Jim Breen later writes on news:comp.lang.tcl

I am working with files containing Japanese text in the "EUC-JP" encapsulation. For display in Tcl/Tk, I convert them to Unicode with 'set ublah [encoding convertfrom euc-jp $jblah]'.

This works fine where the Japanese is from the more common JIS X 0208 character set, but fails when the characters are from the supplementary JIS X 0212 set, which is encapsulated in EUC-JP as 3 bytes, the first being 0x8F. (The JIS X 0212 characters have all been in Unicode from 1.0.)

Is there something extra I have to do to get them converted, or is it really the case that the EUC-JP -> Unicode conversion in Tcl/Tk8.1 and later is incomplete? If the latter, in other words it is a bug, what is best way to get it fixed for the 8.4 stable release?

(I guess I'm not that surprised that the 6,000 characters in JIS X 0212 are not being handled, because they are not used that often, largely because the coding used by Microsoft (Shift-JIS) cannot encapsulate them. They *are* however in EUC-JP and Unicode, and should not be overlooked. See http://www.unicode.org/Public/MAPPINGS/EASTASIA/JIS/JIS0212.TXT

Jeff Hobbs replies:

Have you tried explicitly the jis0212 encoding instead? I thought our encodings were derived from Unicode 2.1, but perhaps there was a flaw in translation. I do see though that there are separate euc-jp, jis0208 and jis0212 encodings.

Jim Breen replies:

I have now, changing the "encoding system" to "jis0212". At that point the client stopped functioning; entry boxes wouldn't accept text, eventually XFree crashed,....

: (It) worries me as they are really different things. jis0208 and jis0212 are two sets of codes, with jis0212 an extension of jis0208. euc-jp is an encapsulation system which can represent both of them.

In fact when I use jis0212 characters, they are mixed up with jis0208 ones. By themselves they are meaningless. Perhaps this was not quite understood when the I18N code went into 8.1.


Later in the discussion (not everything has reached me here yet), the following exchange occured on news:comp.lang.tcl :

 Date: Thu Mar 22 01:47:54 EST 2001
 From: [Ioi Lam] <[email protected]>

 Jeffrey Hobbs wrote:
 >
 > Ioi Lam <[email protected]> writes:
 >
 > > I have sumbitted a patch (402993) to TK for using IME on English
 > > Win2000. So far it is not integrated yet.
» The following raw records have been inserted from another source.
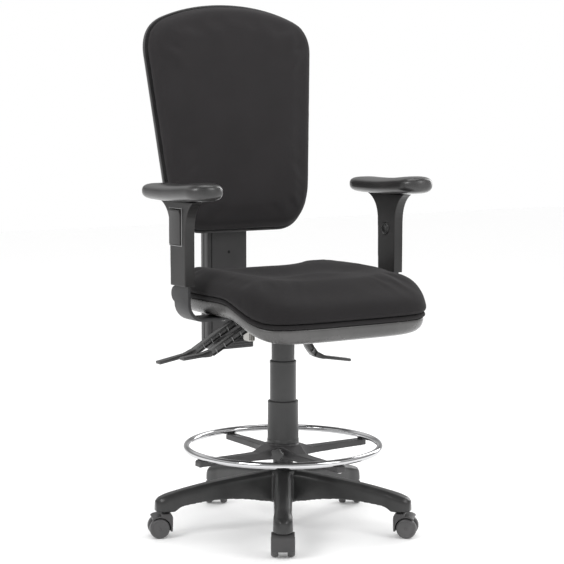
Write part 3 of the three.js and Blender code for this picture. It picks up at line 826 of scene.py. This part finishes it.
# --------------------------------------------------
# Seat cushion: moulded foam under a charcoal woven cover, dished for sitting, with firmer sides
# and a rounded front. The cover is sewn to a narrow border band that tucks into the seat pan.
# --------------------------------------------------
def woven(name, dark, light, thread=0.0011):
    """Matt upholstery cloth: a plain weave on the piece's own map, flecked and slightly fuzzy."""
    paint, tree, shader = node_paint(name)
    place = add(tree, "ShaderNodeUVMap", uv_map="weave")
    wobble = add(tree, "ShaderNodeTexNoise", {"Scale": 260})
    link(tree, place, "UV", wobble, "Vector")
    split = add(tree, "ShaderNodeSeparateXYZ")
    link(tree, place, "UV", split, "Vector")
    waves = []
    for axis in ("X", "Y"):
        turns_node = add(tree, "ShaderNodeMath", {1: math.pi / thread}, operation="MULTIPLY_ADD")
        link(tree, split, axis, turns_node, 0)
        link(tree, wobble, "Fac", turns_node, 2)
        wave = add(tree, "ShaderNodeMath", operation="SINE")
        link(tree, turns_node, "Value", wave, 0)
        waves.append(wave)
    cross = add(tree, "ShaderNodeMath", operation="MULTIPLY")
    link(tree, waves[0], "Value", cross, 0)
    link(tree, waves[1], "Value", cross, 1)
    lift = add(tree, "ShaderNodeMapRange", {"From Min": -1})
    link(tree, cross, "Value", lift, "Value")
    fleck = add(tree, "ShaderNodeTexNoise", {"Scale": 420, "Detail": 3})
    link(tree, place, "UV", fleck, "Vector")
    cloud = add(tree, "ShaderNodeTexNoise", {"Scale": 9, "Detail": 4})
    link(tree, place, "UV", cloud, "Vector")
    blend_in = add(tree, "ShaderNodeMath", {1: 0.55}, operation="MULTIPLY_ADD")
    link(tree, lift, "Result", blend_in, 0)
    part = add(tree, "ShaderNodeMath", {1: 0.45}, operation="MULTIPLY")
    link(tree, fleck, "Fac", part, 0)
    link(tree, part, "Value", blend_in, 2)
    tone = ramp(tree, (0.2, dark), (0.85, light))
    link(tree, blend_in, "Value", tone, "Fac")
    shade = add(tree, "ShaderNodeMapRange", {"To Min": 0.8, "To Max": 1.15})
    link(tree, cloud, "Fac", shade, "Value")
    mottled = add(tree, "ShaderNodeVectorMath", operation="SCALE")
    link(tree, tone, "Color", mottled, "Vector")
    link(tree, shade, "Result", mottled, "Scale")
    link(tree, mottled, "Vector", shader, "Base Color")
    shader.inputs["Roughness"].default_value = 0.92
    shader.inputs["Specular IOR Level"].default_value = 0.12
    shader.inputs["Sheen Weight"].default_value = 0.06
    shader.inputs["Sheen Roughness"].default_value = 0.6
    shader.inputs["Sheen Tint"].default_value = (0.8, 0.78, 0.79, 1)
    roughen(tree, blend_in, "Value", shader, 0.5, 0.0003)
    return paint


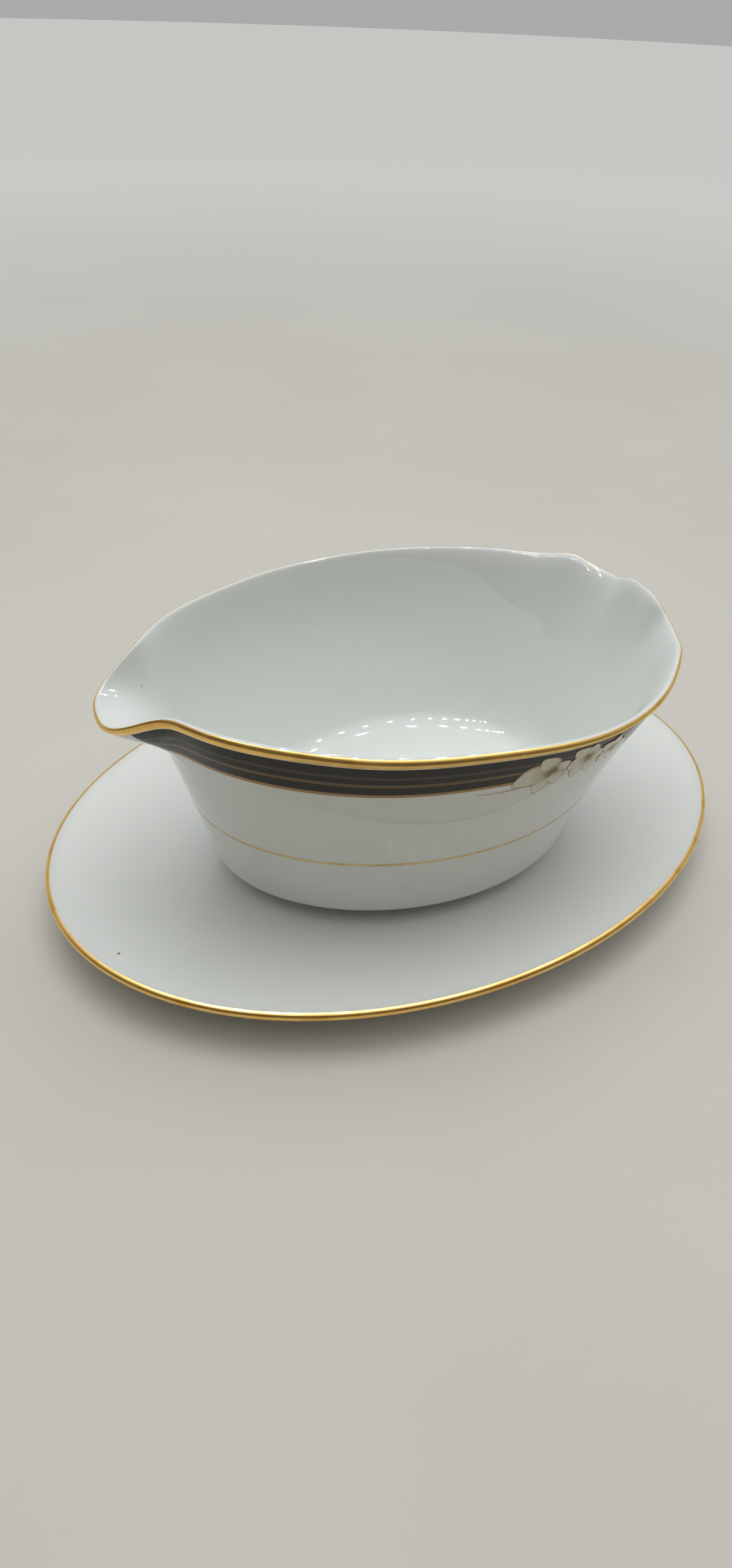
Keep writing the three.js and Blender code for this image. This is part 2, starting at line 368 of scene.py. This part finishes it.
def bowl_outline():
    foot_inner = BOWL.foot_reach - BOWL.foot_width
    under = BOWL.underside_height
    root = (BOWL.foot_reach + FOOT.outer_fillet, under - BOWL.root_drop)
    turn = outer_wall(BOWL.turn_height, SUNK)
    along, aside, down = BOWL.turn_pull
    rim_foot = BOWL.rim_height - BOWL.wall / 2
    inner_top = BOWL.rim_height - SUNK - BOWL.lip_slope
    inner_foot = outer_wall(BOWL.floor_turn, BOWL.wall)
    inner_aside, inner_down, inner_along = BOWL.floor_pull
    floor_edge = (BOWL.floor_reach, BOWL.floor_height)
    inner_heights = np.linspace(inner_top, BOWL.floor_turn, BOWL.inner_steps)[1:]
    return joined(
        line((0, under), (foot_inner - FOOT.inner_fillet, under), BOWL.under_steps),
        foot_ring(foot_inner, BOWL.foot_reach, under, root[1], BOWL.foot_height),
        curve(root, (turn[0] - along, under), (turn[0] - aside, turn[1] - down), turn, BOWL.turn_steps),
        [outer_wall(z, SUNK) for z in np.linspace(BOWL.turn_height, rim_foot, BOWL.outer_steps)],
        rim_arc(SUNK, 0, 90, BOWL.rim_steps),
        inner_lip(),
        [outer_wall(z, BOWL.wall - SUNK) for z in inner_heights],
        curve(inner_foot, (inner_foot[0] - inner_aside, inner_foot[1] - inner_down),
              (inner_foot[0] - inner_along, BOWL.floor_height), floor_edge, BOWL.floor_turn_steps),
        line(floor_edge, (0, BOWL.floor_height), BOWL.floor_steps),
    )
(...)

Can someone in TCT look at
 > > this and integrate it?
 > >
 > > If all works well I am willing to implement Global IME as requested by
 > > Jim. It should be fairly, copying code from Mozilla, etc. However, I
 > > want to make sure the code has a chance of being used :-)
 >
 > I will look at this later today or tomorrow morning.  However, if
 > I could get a confirmation from Jim (or any other IME user), that
 > would be great.  I just want the warm fuzzy feeling that the
 > patch worked for differently configured machines with IME (since
 > I have no IME enabled machine myself).

In case anyone is as confused as me about IME for Win32, there are 4 ways of inputing CJK (Chinese/Japanese/Korean) characters for Win32

(a) "old" IME: This is what you get when you buy a CJK edition of Windows (e.g., Japanese Edition of Windows 98). Tk already supports this today.

(b) 3rd party "wrapper" IME: in the old days, if you had an English Win95, you couldn't input CJK characters. To solve this, some 3rd party companies started selling so-called "wrapper" IMEs. Examples are UnionWay, TwinBridge, etc.

(c) Microsoft Global IME. As part of its instinct to destroy other people's business, Microsoft started (around the time of IE 4.0) giving away its own wrapper IME for English Windows. They call this Global IME. It works under Win95/98/NT. Apps can access Global IME with a COM API.

(d) Win2K IME. With Win2K, Microsoft decided Global IME is too much a hack, so they support yet another kind of IME. Any version of Win2K supports CJK IMEs. You just have to go into the Control Panel and enable them. This works almost the same way as the "old" IME in (a), except the user can change the input language on the fly, so you have to process extra events in order to support it.

So, what's TK's status? (a) is supported today. (d) works after my patch to handle the input language change events. (c) doesn't work, but I am willing (make that *very willing*) to work on it. (b) has too much variations so that's a bit tough.

As for testing my patch, I tested under Japanese Win98 to make sure it doesn't break (a). I then tested under English W2K with CJK IMEs installed, and it proved that (d) also works.

For sanity sake, I tested under plain English versions of Win98/NT/2K and nothing seems to break.

A side effect of this patch also gives you some of (b): my Chinese PenPower input tablet starts working under TK.

Jeff, if you have Win2K and want to taste the Joy of IME, I can send you a page on how to input Japanese :-)

Hope that's enough information.


Ioi Lam I've uploaded my instructions for setting W2k for inputting Japanese with TK

http://tixlibrary.sourceforge.net/i18n/tk_w2kime/

It's a similar process for setting up Chinese or Korean input.

At this page, you can also find a patched wish832d.exe that can handle CJK input on W2k.


Can someone show me a code sample for being able to copy and past text from a Kanji display to a Kanji input text entry? Right now, the text is being pasted as ???? for me.